Días, semanas, meses, años...
Me voy a ahorrar el primer capítulo del relato. Hartos de verlo en cada esquina, en cada rincón, estamos más que servidos de esas pequeñas dosis de "azúcar pastelosa" que nos hace más interesante y llevadero nuestro día a día; chica conoce a chico, chico y chica se enamoran, se prometen la luna, amor eterno... bla, bla, bla.
Pero como todo en esta vida, esta bonita escena tiene un final que, como dice la canción; "no es un final feliz, tan sólo es un final", un final en el que el pastel es servido en un banquete hasta que no queda nada más que las migajas para insano empacho de los comensales del festín, lo que nos lleva a la segunda parte de la historia.

En pocos días cambió su forma de ser, de ver las cosas, de ver a los demás, se transformó en otra persona, o volvió a ser esa que pensó que había enterrado para siempre, quién sabe.
Esa soledad que tanto anhelaba pronto comenzó a darle miedo, y trató de evitarla por todos los medios; buscaba compañía y consuelo donde no lo había, buscaba calor donde sólo encontraría frío. Y cuando parecía hallar lo que creía necesitar, lo rechazaba. Como un perro apaleado, rechazaba cualquier gesto de cariño, respondía con frialdad, mordía la mano que le daba de comer.

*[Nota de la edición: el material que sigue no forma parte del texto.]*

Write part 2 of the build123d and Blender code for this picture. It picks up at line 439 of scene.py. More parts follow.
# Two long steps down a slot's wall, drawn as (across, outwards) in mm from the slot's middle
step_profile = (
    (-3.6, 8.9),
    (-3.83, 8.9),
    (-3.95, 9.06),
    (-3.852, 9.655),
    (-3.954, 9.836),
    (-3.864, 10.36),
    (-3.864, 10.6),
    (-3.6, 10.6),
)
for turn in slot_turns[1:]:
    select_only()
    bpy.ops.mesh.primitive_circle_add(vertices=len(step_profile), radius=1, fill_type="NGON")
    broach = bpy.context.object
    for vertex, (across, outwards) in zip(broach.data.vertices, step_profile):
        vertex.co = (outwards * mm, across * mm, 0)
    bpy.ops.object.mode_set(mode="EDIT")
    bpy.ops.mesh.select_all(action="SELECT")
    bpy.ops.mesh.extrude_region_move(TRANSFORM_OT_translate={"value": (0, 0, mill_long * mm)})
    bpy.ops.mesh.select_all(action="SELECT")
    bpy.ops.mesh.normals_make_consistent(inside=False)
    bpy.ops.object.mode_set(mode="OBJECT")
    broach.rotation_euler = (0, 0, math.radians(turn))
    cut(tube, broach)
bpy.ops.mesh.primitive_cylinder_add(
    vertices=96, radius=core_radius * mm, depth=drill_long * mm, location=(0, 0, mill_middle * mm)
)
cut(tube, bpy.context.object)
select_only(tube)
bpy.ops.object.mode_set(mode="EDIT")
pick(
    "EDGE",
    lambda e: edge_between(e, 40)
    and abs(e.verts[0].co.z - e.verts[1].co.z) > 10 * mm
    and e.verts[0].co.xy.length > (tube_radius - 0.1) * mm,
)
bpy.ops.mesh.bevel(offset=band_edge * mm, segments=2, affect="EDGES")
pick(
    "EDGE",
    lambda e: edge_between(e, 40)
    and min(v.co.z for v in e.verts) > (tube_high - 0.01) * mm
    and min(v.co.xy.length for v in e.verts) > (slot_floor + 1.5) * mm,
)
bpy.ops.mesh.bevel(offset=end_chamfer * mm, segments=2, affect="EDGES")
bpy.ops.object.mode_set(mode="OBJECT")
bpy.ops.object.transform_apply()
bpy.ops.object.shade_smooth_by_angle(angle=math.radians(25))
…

Cuando todo lo que hacía empezó a perder su sentido, cuando apenas sentía el tacto de una caricia y muchas de las palabras que le dedicaban dejaron de tener el significado y la fuerza que tenían para ella tiempo atrás, comprendió que la sabiduría no se cuenta por años de experiencia y suma de conocimientos, sino que se gana con años de sufrimiento y océanos de incontables lágrimas de colores y sabores agridulces.

Esta es una historia real, una historia entre miles de historias, una historia de esas que, como las palabras y las hojas caídas en el suelo del otoño, se escapan con el viento. Pero al fin y al cabo es una historia que hoy y siempre se repite.